The most recent of those many times happened just yesterday, as I was reading the thoughts on the subject by someone who has come to invoke deep admiration on my part by his very well-considered conclusions re: the relationship of faith and love, and their relationship to the good news as found in the death and resurrection of Jesus.

As he, in the article I was reading, compared his thoughts on the subject with those of other highly regarded theologians, in contrast to his refreshingly edifying insights into particularly the element of the hope that is at the heart of our Christian faith, on the subject of knowing God, he left me irritated. The more I read, the more it seemed that I was being irresistibly dragged toward, and finally across that very particular low threshold of mine.

This brother who wrote so edifyingly on the subject of the hope-factor of the gospel, seemed to me to be in a state of befuddlement regarding the availability of the intimate knowledge of God in Christ, and as has been my experience in reading others down through history who can hardly be thought of as theological lightweights, this was, for me, a repeat of irritation.

Can we really know God? Will, and does, Transcendence condescend to be so immanent as to be known intimately here and now while we are in our stubbornly contrarian earthen formation? Can we be assured that God is immanent, so that He might be intimate? To be sure, if the answer is yes, it will be by that  condescension of the Son of God, leading to ascension in union with Him, and not by any pietistic clawing up the mountain of God by the determination of flesh and blood.

Bear with me dear reader as I introduce a perspective that I believe might be used of the Lord to bring you---as it did for me many years ago---to one of those "aha" moments of understanding: What we have opened to us in God's saving grace in Jesus Christ, is nothing less than knowing God BY God's own knowledge of Himself. When the giant veil of the physical temple in Jerusalem was rent in two at the very moment of the tearing of the body of Jesus, we, in Him, were ushered into participation in God's own self-knowledge.

The intimate, experiential knowledge of God as conveyed by the Greek word "ginosko," is not merely an explanation of Himself to man, it comes from the "We" factor within the Divine Nature. When Jesus said, "I and the Father are one," that came from His perception of His relationship with the father as a perception of "We." Any "I" statement by Jesus had undergirding it the truth that to understand His "I," we must understand that for Him, He had no knowledge of Himself except as "We."

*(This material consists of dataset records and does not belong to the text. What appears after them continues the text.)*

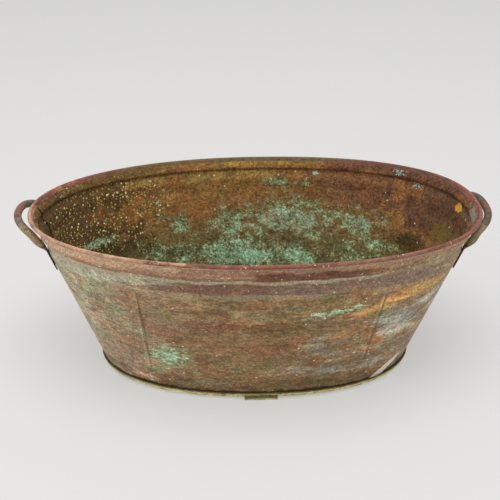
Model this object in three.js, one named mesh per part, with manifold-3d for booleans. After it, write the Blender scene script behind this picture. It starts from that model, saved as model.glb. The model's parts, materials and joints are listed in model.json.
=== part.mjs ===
// An oval drinks tub of patinated copper sheet with two fixed loop handles, in millimetres.
// +Z is up and the tub stands on Z = 0. +X runs along its length to the right handle.
// The front of the tub, with its pressed frame, faces -Y.

import * as THREE from 'three';
import { mergeVertices } from 'three/addons/utils/BufferGeometryUtils.js';
import Module from 'manifold-3d';

const wasm = await Module();
wasm.setup();

// The air or solder film between pieces that touch.
const clearance = 0.3;

// Plans of the tub: the outside of the rolled rim, and the wall's outer face at the base.
// The tub was shaped by hand, so its two ends reach unequally far from the line of the strap, and
// the right end is the fuller one: a squareness of 2 is a true ellipse, and a larger one is fuller.
const rimPlan = {
  width: 424, left: { reach: 327, squareness: 2.07 }, right: { reach: 317, squareness: 2.31 },
};
const footPlan = {
  width: 292, left: { reach: 231.5, squareness: 2.2 }, right: { reach: 217.5, squareness: 2.26 },
};

// Heights. The strap carries the tub, so the base hangs just above the ground.
const tubHeight = 230;
const strapThickness = 3.7;
const baseBottom = strapThickness + clearance;
const rimTop = baseBottom + tubHeight;

// Sheet and rim: the sheet curls outwards over an iron wire.
const sheet = 0.8;
const rimWireDiameter = 3.8;
const rollInside = rimWireDiameter / 2 + clearance;
const rollOutside = rollInside + sheet;
const rollEnd = -125;
const rollSteps = 8;
const rimWireSides = 6;

// Two round grooves are rolled into the wall under the rim, to stiffen it.
const grooves = [
  { depth: 15, push: 3.2, reachUp: 11, reachDown: 6 },
  { depth: 35.5, push: 3.0, reachUp: 10.5, reachDown: 16 },
];
const grooveSteps = 3;

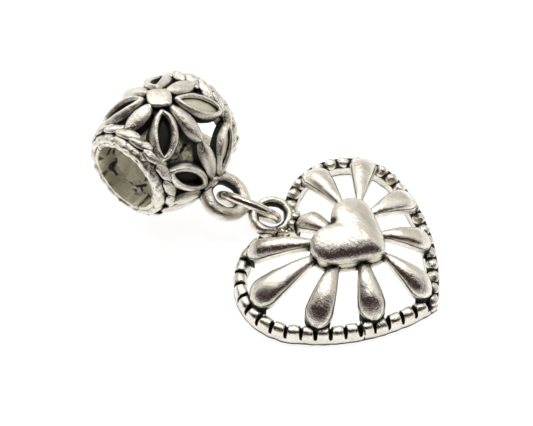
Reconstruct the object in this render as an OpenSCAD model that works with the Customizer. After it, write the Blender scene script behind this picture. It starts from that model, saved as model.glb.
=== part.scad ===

This carries over into the fellowship of the saints. The "We" factor is always there, as in "WE know and believe the love God has for US." (emphasis mine). "That you might know WITH ALL THE SAINTS......" (emphasis mine). Everything the Son thinks and does, He does as "We,"  and that is our inheritance in Him. The truth that the Son knows the Father BY the Father's knowledge of Himself, is beautifully expressed by Jesus explanation of Himself as being "in the bosom of the Father."

When someone truly presses on to know the Lord, He does so by grace-granted participation in the Son as He eternally presses into the ever unfolding self-knowledge of the Father. God's own knowledge of Himself is so richly expressed by the Lord identifying Himself to Moses as "I AM." He is the self-knowing, self-identifying God. We need Him to show us who we are, but He has no need for anyone to instruct Him as to Who He is.

Imagine the Son's intimate knowledge of the Father. That is ours in Him. There is a subtle underlying suppression of that truth that reinforces hierarchical domination among the saints. The organization may (finally) acknowledge the deep intimate communion of someone within its ranks, but it does so to validate itself. "You are a saint because we say so, and by us saying so, we allow you to join WE who are the elite of the church. You unwashed masses must never dare to think of yourselves as among WE."

Compare that spirit to the indiscriminate identification of sainthood by the writers of the canonical epistles. The "we" of the apostolic company always affirms the blessedness of the whole believing community, so that the apostolic "we," is not exclusive, but representative of the whole, and in turn, the whole believing community is representative of the whole of humanity. What audacity, to claim that God's "We," gathers together all humanity into Itself----herein is love.